Jaarverslag interne preventiedienst vóór 1 april 2016
In het kader van het welzijn van de werknemers op het werk dient elke werkgever te beschikken over een interne dienst voor preventie en bescherming op het werk. Deze dienst moet tenminste bestaan uit een preventieadviseur die gekozen wordt uit de personeelsleden. In ondernemingen met minder dan 20 werknemers kan de werkgever zelf de functie van preventieadviseur uitoefenen.
De preventieadviseur moet jaarlijks een verslag opmaken met de activiteiten van het voorbije werkjaar. Op die manier krijgt de werkgever en het comité voor preventie en bescherming op het werk een goed overzicht van de werking van de preventiedienst.
Het ingevulde model van jaarverslag over de werking van 2015, ondertekend door de werkgever en door het hoofd van de preventiedienst, moet vóór 1 april 2016 overgemaakt worden aan de inspectiedienst(en) die bevoegd is voor zijn vestigingseenhe(i)d(en). Ondernemingen met een comité voor preventie en bescherming op het werk moeten het jaarverslag eerst nog ter goedkeuring voorleggen aan de leden van het comité. De ingevulde modellen mogen ook elektronisch worden toegezonden, maar dan dient het jaarverslag eerst gevalideerd te worden door de werkgever.
Op dit ogenblik loopt er een studieproject om de inhoud van dit jaarverslag van de interne dienst voor preventie en bescherming op het werk te moderniseren en om de weg voor elektronische behandeling mogelijk te maken.

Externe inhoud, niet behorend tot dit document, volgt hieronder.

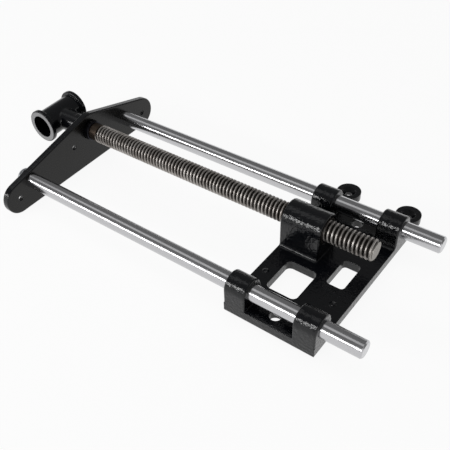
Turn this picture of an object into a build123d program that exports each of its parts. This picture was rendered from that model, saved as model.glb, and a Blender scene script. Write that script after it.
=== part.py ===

De modelformulieren voor het jaarverslag zijn terug te vinden op de website van de Federale Overheidsdienst Werkgelegenheid, Arbeid en Sociaal Overleg via de module ‘Procedures en formulieren’ – trefwoord: jaarverslag – jaarverslag van de interne dienst voor preventie en bescherming op het werk – dienstjaar 2015.
Bron: www.werk.belgie.be, nieuwsbericht dd. 18 december 2015.